# Old School Rockford Fosgate Punch 75.2 Amp Amplifier Beautiful Condition With Xcard



## mizatt32 (Sep 10, 2010)

Old School Rockford Fosgate Punch 75.2 Amp Amplifier - eBay (item 120623028708 end time Sep-24-10 19:54:36 PDT)

My amp has detailed pics and is $75 with free shipping and handling. Another guy is selling a 75.2 for $80 or best offer PLUS shipping and handling with only one pic, another guy has a BROKEN 75.2 for $69.99 or best offer with free shipping and handling.

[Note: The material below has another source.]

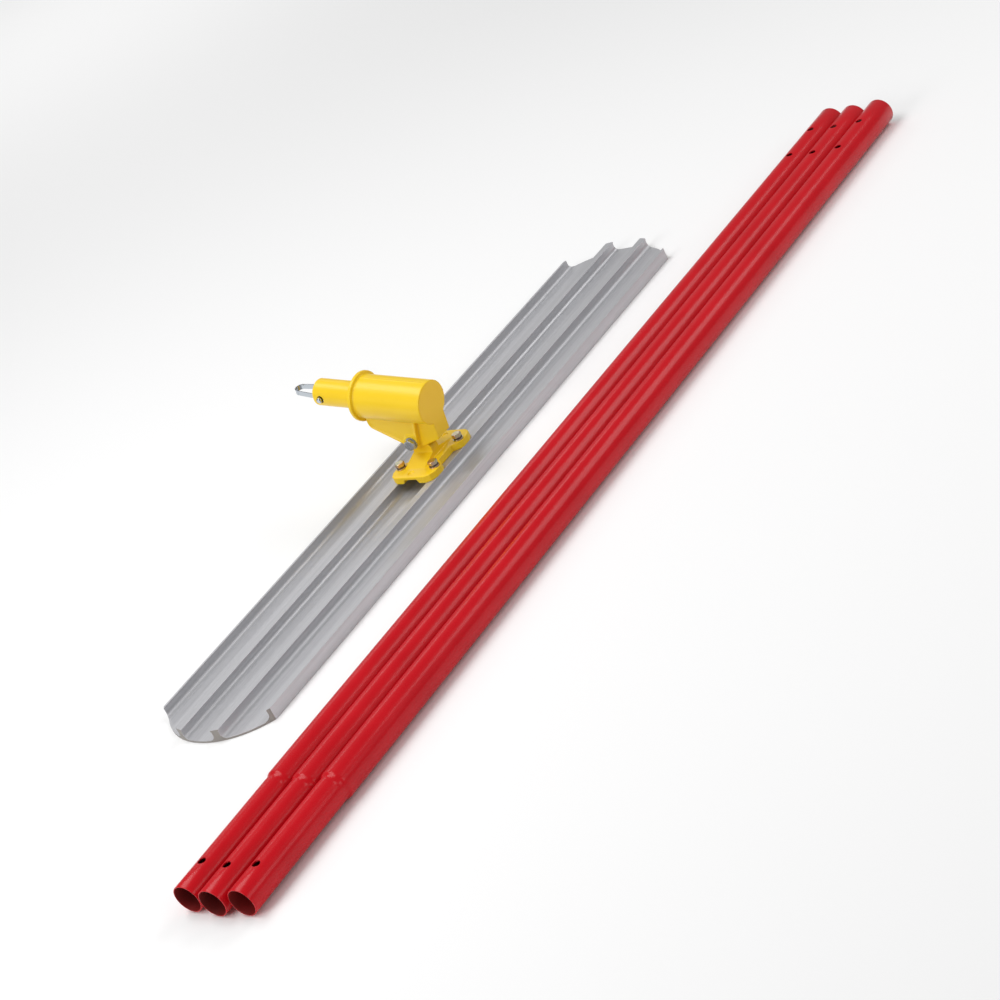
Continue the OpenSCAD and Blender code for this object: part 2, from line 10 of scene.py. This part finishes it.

Had to relist this amp due to a non paying bidder. 

:snacks:


----------



## mhyde71 (Feb 17, 2008)

hey matt- think i ran into you over somewhere else ?? 

GLWS


----------



## mizatt32 (Sep 10, 2010)

mhyde71 said:


> hey matt- think i ran into you over somewhere else ??
> 
> GLWS


Did you buy something off me on eBay?


----------



## mhyde71 (Feb 17, 2008)

no dont think i bought...but didnt you recently register on the PP.com (PG forum)??
name looks familiar and thought yes that you were selling some PG gear also?

m


----------



## mizatt32 (Sep 10, 2010)

mhyde71 said:


> no dont think i bought...but didnt you recently register on the PP.com (PG forum)??
> name looks familiar and thought yes that you were selling some PG gear also?
> 
> m


Yes sir I did. I have a Phoenix Gold Zero Point ZPA 0.5 :computer:


----------